Конвей представил меня тем, кого я не знал; мы обменялись рукопожатиями. Мэр назвал всё это «плохим делом», и раздались одобрительные хмыканья. Конвей и я заняли свои места среди них.
— Мистера Брауна здесь нет? — спросил я.
Конвей покачал головой. — Он не смог этого вынести. Он ждёт в таверне.
Я покачнулся от облегчения, и Конвей поймал меня за локоть. Он выглядел обеспокоенным, но ничего не сказал. Я вполне мог споткнуться о какую-нибудь неровность на земле, которую нельзя было увидеть при мерцающем свете костров. Я знал, однако, что моё облегчение не было полным. Я понял из его тона, что Конвей ожидал, возможно, что мы присоединимся к мистеру Брауну после, чтобы пересказать произошедшее.
Вокруг самой западной из вскрываемых могил произошло внезапное движение. Мужчины спрыгнули в вырытую ими яму; гроб был поднят и поставлен на дёрн рядом с ней. После этого гроб оставили неоткрытым, и команда, которая его раскапывала, разошлась и присоединилась к другим. Копка пошла быстрее, и вскоре остальные гробы также были извлечены и поставлены на землю.
Копка прекратилась, и воцарилась гнетущая тишина. Один из рабочих, по инстинкту или по предварительной договорённости, я так и не узнал, подошёл к нашей группе. Конвей шагнул вперёд, чтобы встретить его. Всё, что произойдёт, как я понял, будет решаться между ними двумя.
Они пожали руки, и я заметил, что земля с могилы на руке мужчины перешла на руку Конвея.
— Я должен спросить, — сказал Конвей голосом тихим, но не слабым, — в последний раз, чтобы вы отказались от этого начинания. Нет никакой связи между телами и болезнью Ричарда, или чьей-либо болезнью. Из этого не выйдет ничего хорошего.
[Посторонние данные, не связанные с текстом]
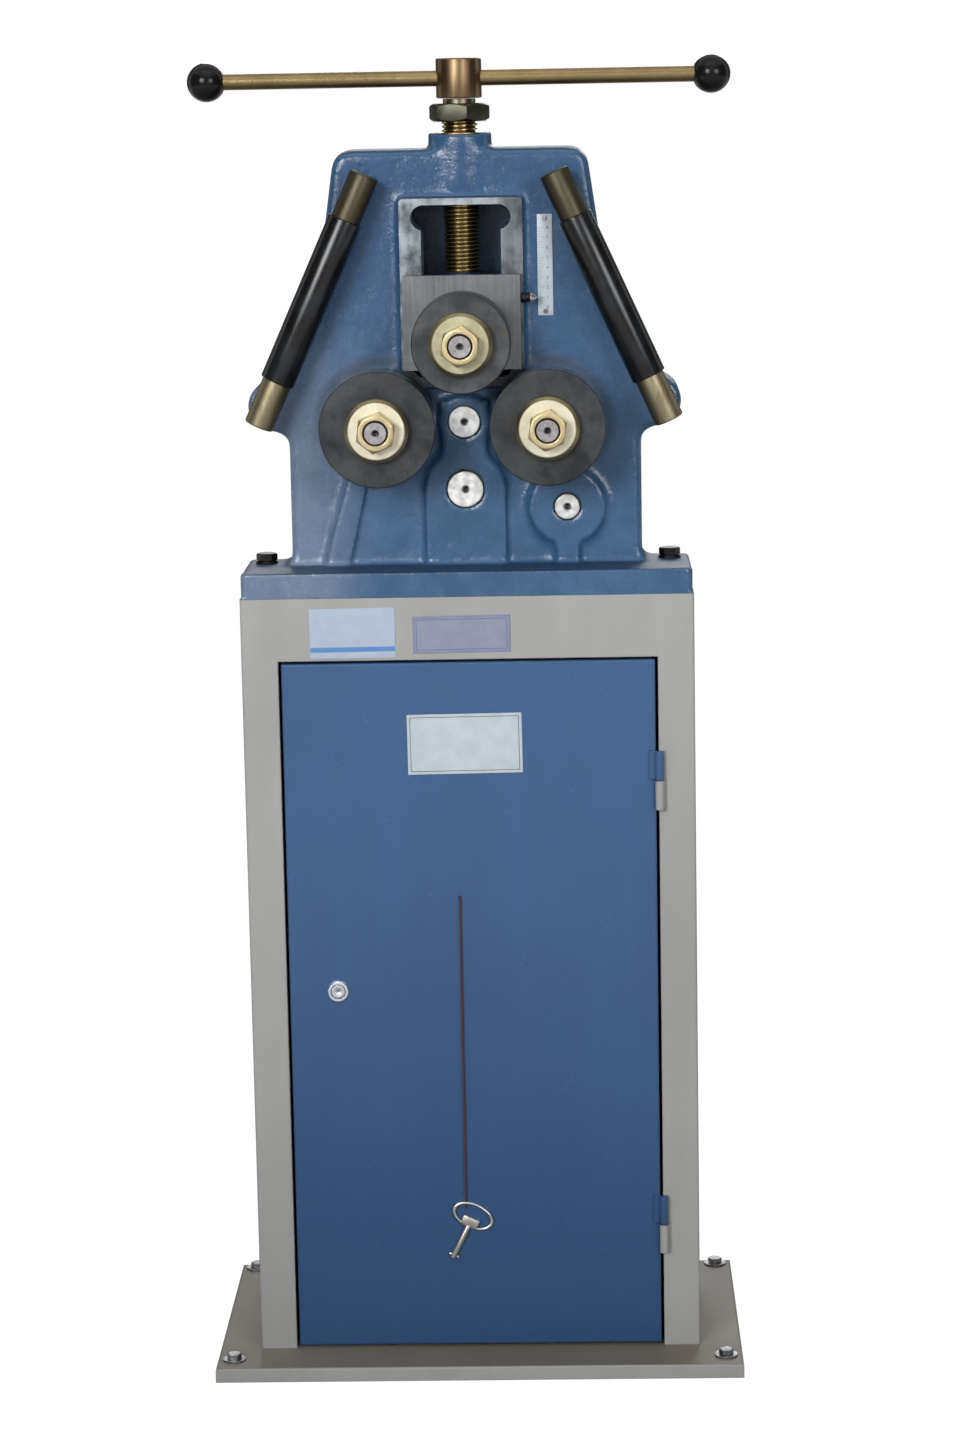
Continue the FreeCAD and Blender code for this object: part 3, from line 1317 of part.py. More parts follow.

Может быть вред.
— Мы продолжим с вами или без вас, — сказал мужчина.
Конвей последовал за ним к первому гробу. Я пошёл тоже. Я был в ужасе, как редко до или после. Настолько велик был мой страх, что маленькие звуки на поляне, звуки сдвигающихся ботинок, мягкие шорохи из леса, окружавшего нас, треск дров в кострах, казались такими же громкими и роковыми, как выстрелы. Мои ботинки, казалось, прилипали к земле. Но я всё равно следовал.
Горожане, трудившиеся над эксгумацией могилы, столпились с одной стороны. Конвей, я и мужчина, выступавший их лидером, стояли с другой, позади нас — учитель, священник, мэр, молодой журналист Глейзер. Гроб, в центре нашей группы, показывал следы своего пребывания в земле. Древесина была пропитана водой и деформирована.
— Ну, давайте покончим с этим, — сказал Конвей.
Один из рабочих шагнул вперёд. В руках он держал короткий лом. Он нагнулся и вставил лом между крышкой и корпусом гроба, забивая его железным молотком. Он нажал на лом, и дерево застонало. Он повторил этот процесс в других местах вдоль шва. В конце концов гвозди вышли, и крышка сдвинулась. Она теперь была отделена от основания гроба, просто лежала там, скрывая тело внутри.